**Written task:**
Beginning at the first line of the data, print each line exactly, stopping after the line that contains "hairpin_shine = (0.7, 0.7, 0.69, 1)".

**Material:**
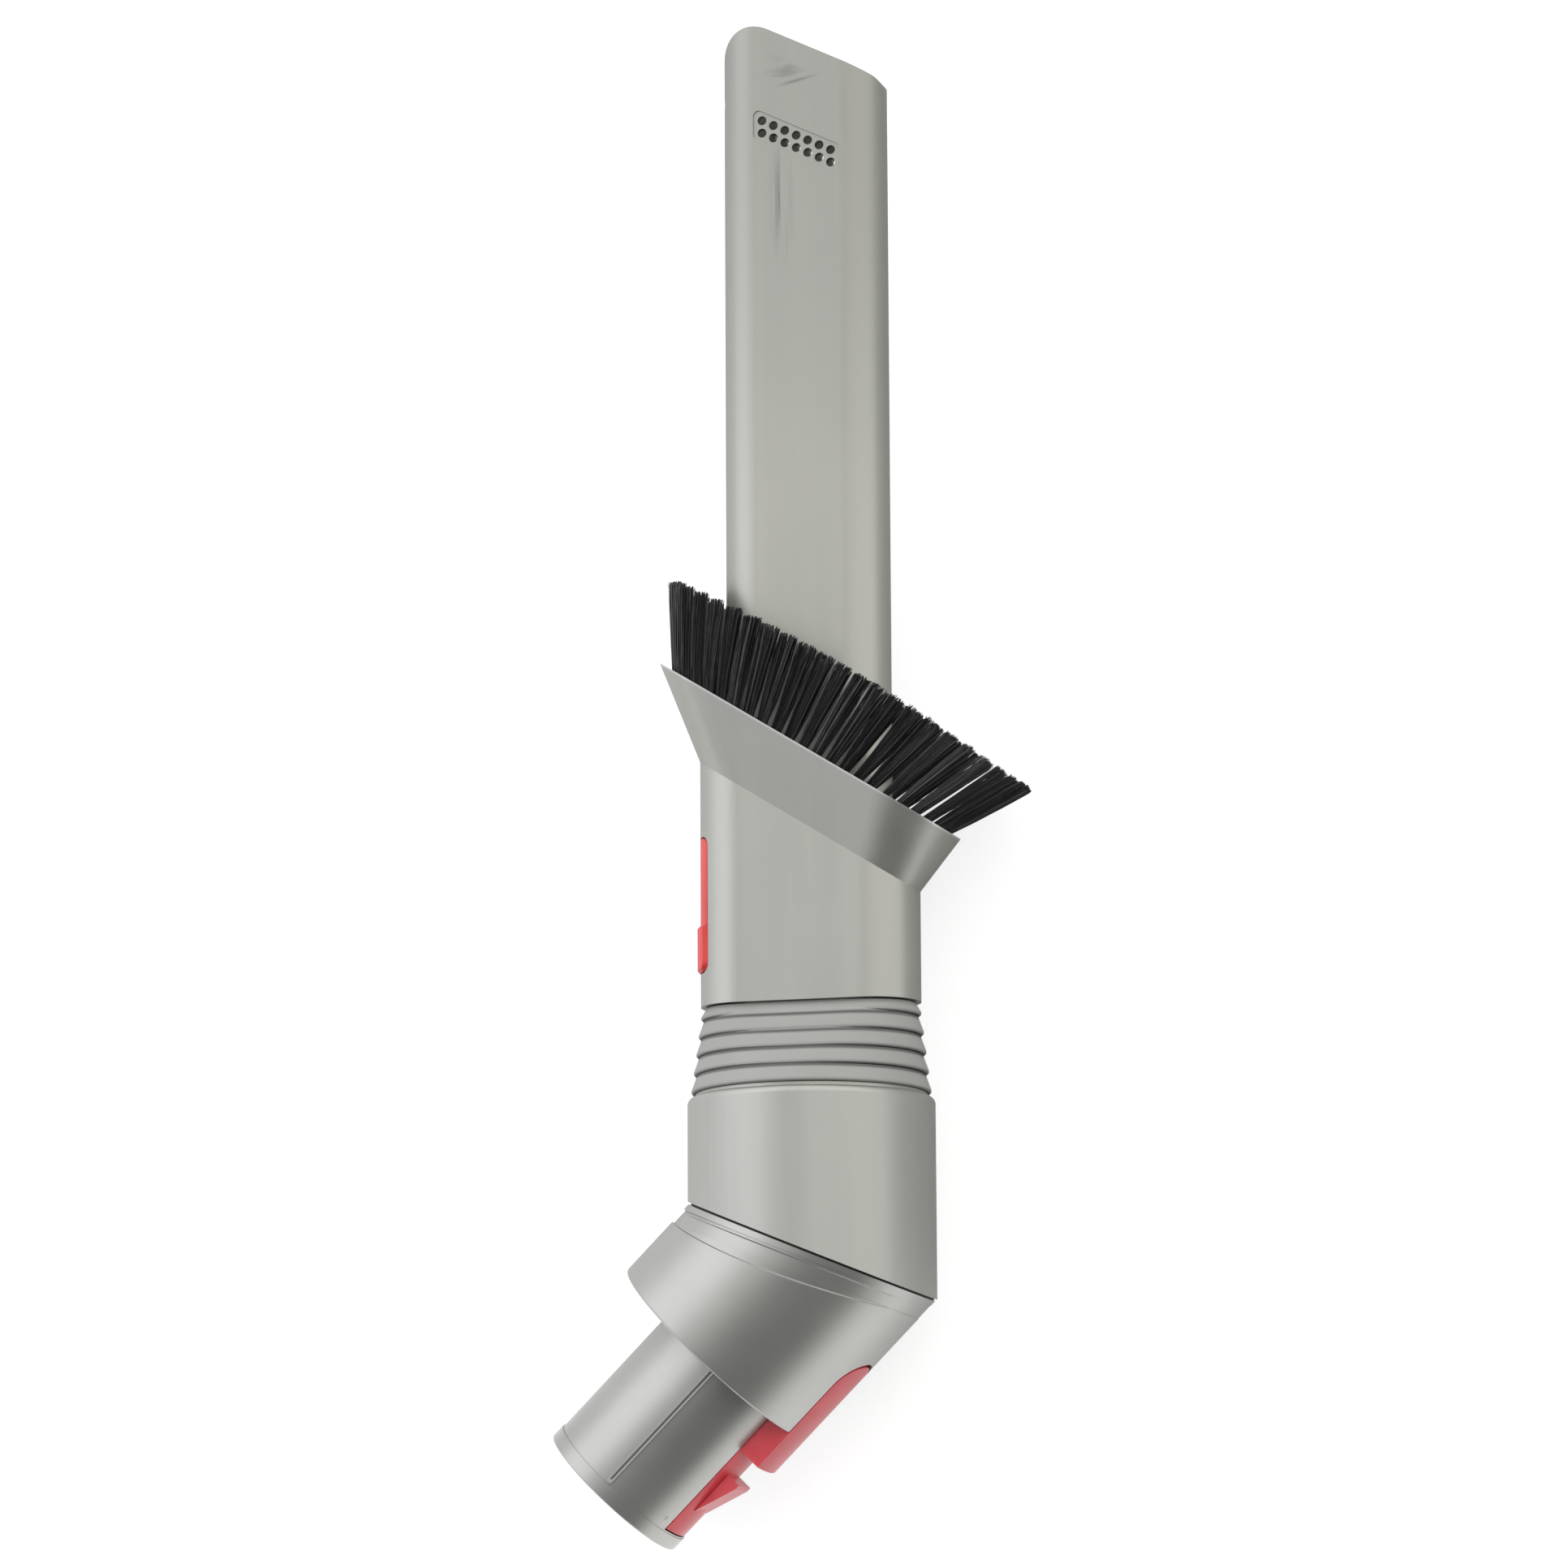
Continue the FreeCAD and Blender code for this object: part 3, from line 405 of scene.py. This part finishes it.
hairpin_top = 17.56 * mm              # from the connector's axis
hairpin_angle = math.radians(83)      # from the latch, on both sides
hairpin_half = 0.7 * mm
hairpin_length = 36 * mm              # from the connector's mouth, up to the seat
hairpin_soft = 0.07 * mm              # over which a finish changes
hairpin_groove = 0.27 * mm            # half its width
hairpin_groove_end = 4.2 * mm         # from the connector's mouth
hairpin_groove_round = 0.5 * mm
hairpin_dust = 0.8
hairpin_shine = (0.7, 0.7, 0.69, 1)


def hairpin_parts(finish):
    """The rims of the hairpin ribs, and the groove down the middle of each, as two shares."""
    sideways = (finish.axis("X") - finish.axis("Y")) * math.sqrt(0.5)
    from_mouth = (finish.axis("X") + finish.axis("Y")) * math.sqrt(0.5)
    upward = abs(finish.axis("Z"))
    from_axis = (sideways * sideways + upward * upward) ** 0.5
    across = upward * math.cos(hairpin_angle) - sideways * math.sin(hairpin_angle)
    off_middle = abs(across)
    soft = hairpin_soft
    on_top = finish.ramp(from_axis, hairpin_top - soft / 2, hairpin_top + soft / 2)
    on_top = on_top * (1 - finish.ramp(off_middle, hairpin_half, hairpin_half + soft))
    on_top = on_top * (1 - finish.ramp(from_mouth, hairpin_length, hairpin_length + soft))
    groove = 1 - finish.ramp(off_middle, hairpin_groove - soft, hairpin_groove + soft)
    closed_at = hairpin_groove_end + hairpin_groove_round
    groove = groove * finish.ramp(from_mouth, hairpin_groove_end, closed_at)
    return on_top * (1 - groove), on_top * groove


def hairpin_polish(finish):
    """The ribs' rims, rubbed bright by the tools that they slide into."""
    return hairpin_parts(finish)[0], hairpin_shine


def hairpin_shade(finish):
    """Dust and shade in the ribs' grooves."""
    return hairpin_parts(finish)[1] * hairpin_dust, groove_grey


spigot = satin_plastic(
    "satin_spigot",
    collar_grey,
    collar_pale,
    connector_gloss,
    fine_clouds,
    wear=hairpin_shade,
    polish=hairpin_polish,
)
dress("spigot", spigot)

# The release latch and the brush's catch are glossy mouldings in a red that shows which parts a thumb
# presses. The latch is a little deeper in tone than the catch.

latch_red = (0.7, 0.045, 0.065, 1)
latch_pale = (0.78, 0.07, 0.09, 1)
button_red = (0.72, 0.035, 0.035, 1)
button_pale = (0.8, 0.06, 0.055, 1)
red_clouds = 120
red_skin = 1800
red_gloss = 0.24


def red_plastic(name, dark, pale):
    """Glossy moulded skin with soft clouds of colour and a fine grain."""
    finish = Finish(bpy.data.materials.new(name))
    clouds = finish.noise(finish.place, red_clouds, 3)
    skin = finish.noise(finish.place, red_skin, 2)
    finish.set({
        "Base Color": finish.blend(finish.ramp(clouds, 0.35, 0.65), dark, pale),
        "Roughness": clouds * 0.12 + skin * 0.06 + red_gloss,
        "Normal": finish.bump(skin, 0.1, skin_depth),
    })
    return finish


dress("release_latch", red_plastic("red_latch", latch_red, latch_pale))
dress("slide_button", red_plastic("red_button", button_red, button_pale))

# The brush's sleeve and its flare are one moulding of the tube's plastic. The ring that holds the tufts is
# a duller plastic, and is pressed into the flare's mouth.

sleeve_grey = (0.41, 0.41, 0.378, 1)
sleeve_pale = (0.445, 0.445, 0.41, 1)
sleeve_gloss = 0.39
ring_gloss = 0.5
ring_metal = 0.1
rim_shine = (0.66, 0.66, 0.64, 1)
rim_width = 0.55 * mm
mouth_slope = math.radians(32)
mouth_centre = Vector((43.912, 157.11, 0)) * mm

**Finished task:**
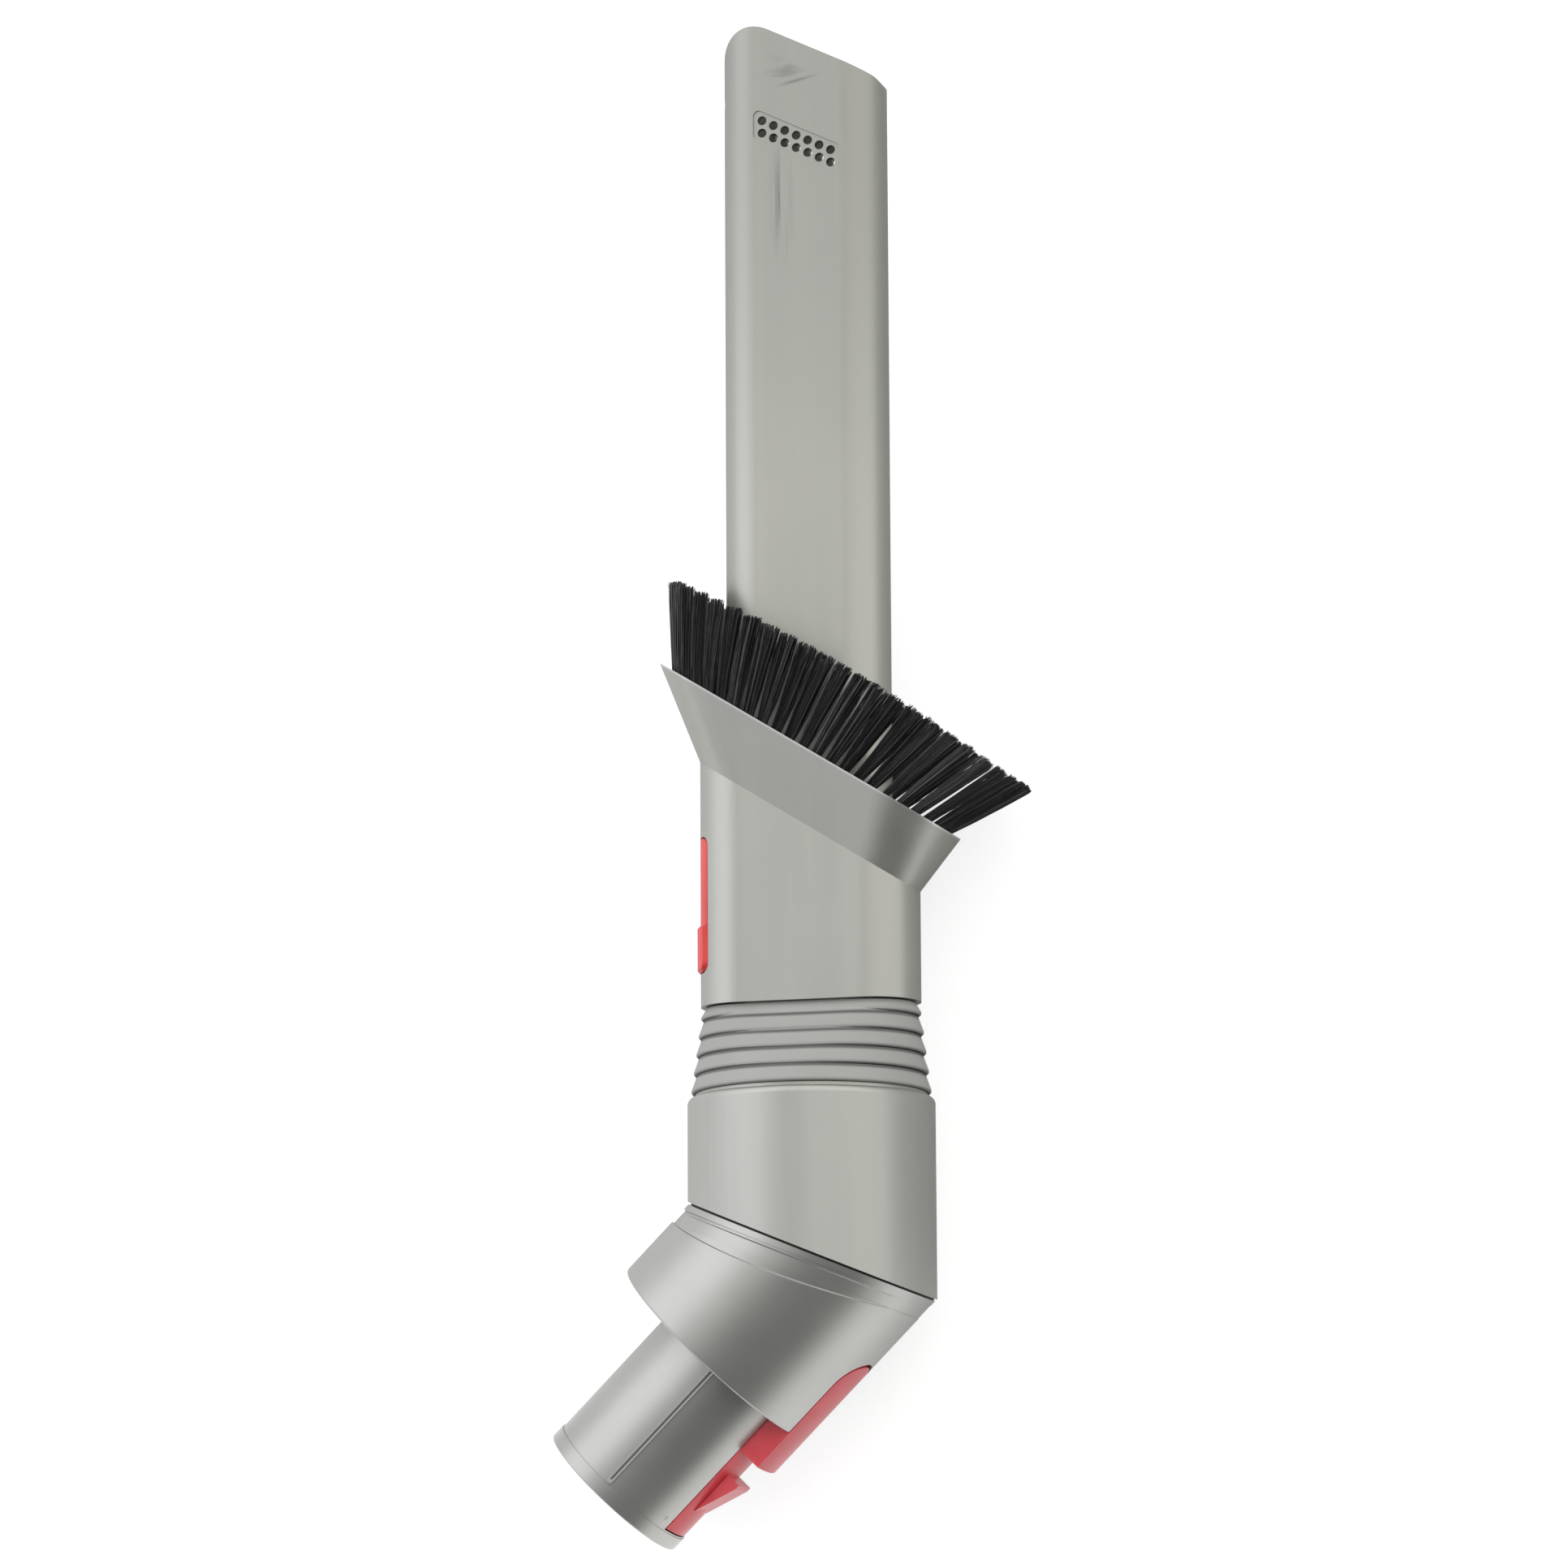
Continue the FreeCAD and Blender code for this object: part 3, from line 405 of scene.py. This part finishes it.
hairpin_top = 17.56 * mm              # from the connector's axis
hairpin_angle = math.radians(83)      # from the latch, on both sides
hairpin_half = 0.7 * mm
hairpin_length = 36 * mm              # from the connector's mouth, up to the seat
hairpin_soft = 0.07 * mm              # over which a finish changes
hairpin_groove = 0.27 * mm            # half its width
hairpin_groove_end = 4.2 * mm         # from the connector's mouth
hairpin_groove_round = 0.5 * mm
hairpin_dust = 0.8
hairpin_shine = (0.7, 0.7, 0.69, 1)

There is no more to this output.